1) A future where society loses the ability to build and maintain tools to
process digital data at scale, and as such, are only reliant on analog tools
to reconstruct the past.

2) A future where due to the extreme _advancement_ of technology, old file
formats are "forgotten", and therefore they are difficult to decode.

I think Vint statements are to be taken in the context of scenario 2, although
I kind of think that even if we forgot the format, we'd be able to rediscover
it with enough analysis and computing power, which would be a non-issue in
future scenario 2.

For scenario 1, I don't think we have answers short of burying long lasting
dormant computing devices in bunkers all over the world, along with maps of
how to find them cast in a very stable medium.

Or see
[http://rosettaproject.org/disk/concept](http://rosettaproject.org/disk/concept)
as a proposed analog preservation solution for a large(ish) data set.

------
Udik
Strange, I would call these preoccupations BS if not for the source.
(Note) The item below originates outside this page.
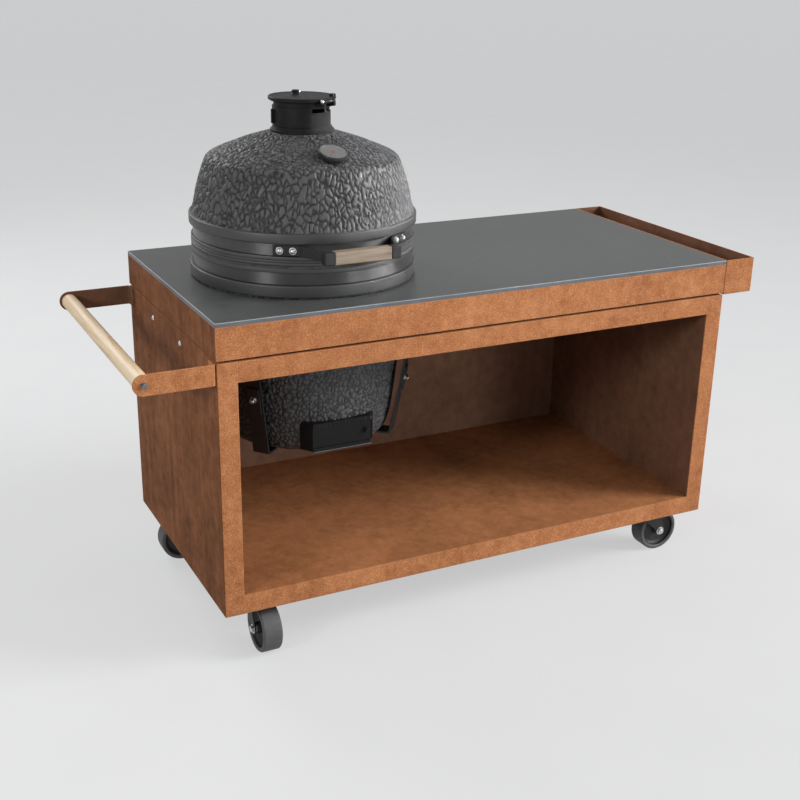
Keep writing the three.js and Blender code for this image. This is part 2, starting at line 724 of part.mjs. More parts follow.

This was
a common concern some 20 to 30 years ago, when the internet was practically
non existent and people still used old floppy disks and cds. Today, a good
part of our personal files are stored in the cloud and storage devices have
become more standard through the usage of universal interfaces. Some of our
personal data will be lost (whatever is left in the hard drives of old
computers and not backed up) but the trail of information the world is leaving
behind is so huge that what worries me is rather that time seems to have
frozen. Everything we leave behind us, documents, pictures, looks as fresh
today as it was the day it was produced. And as easily retrievable.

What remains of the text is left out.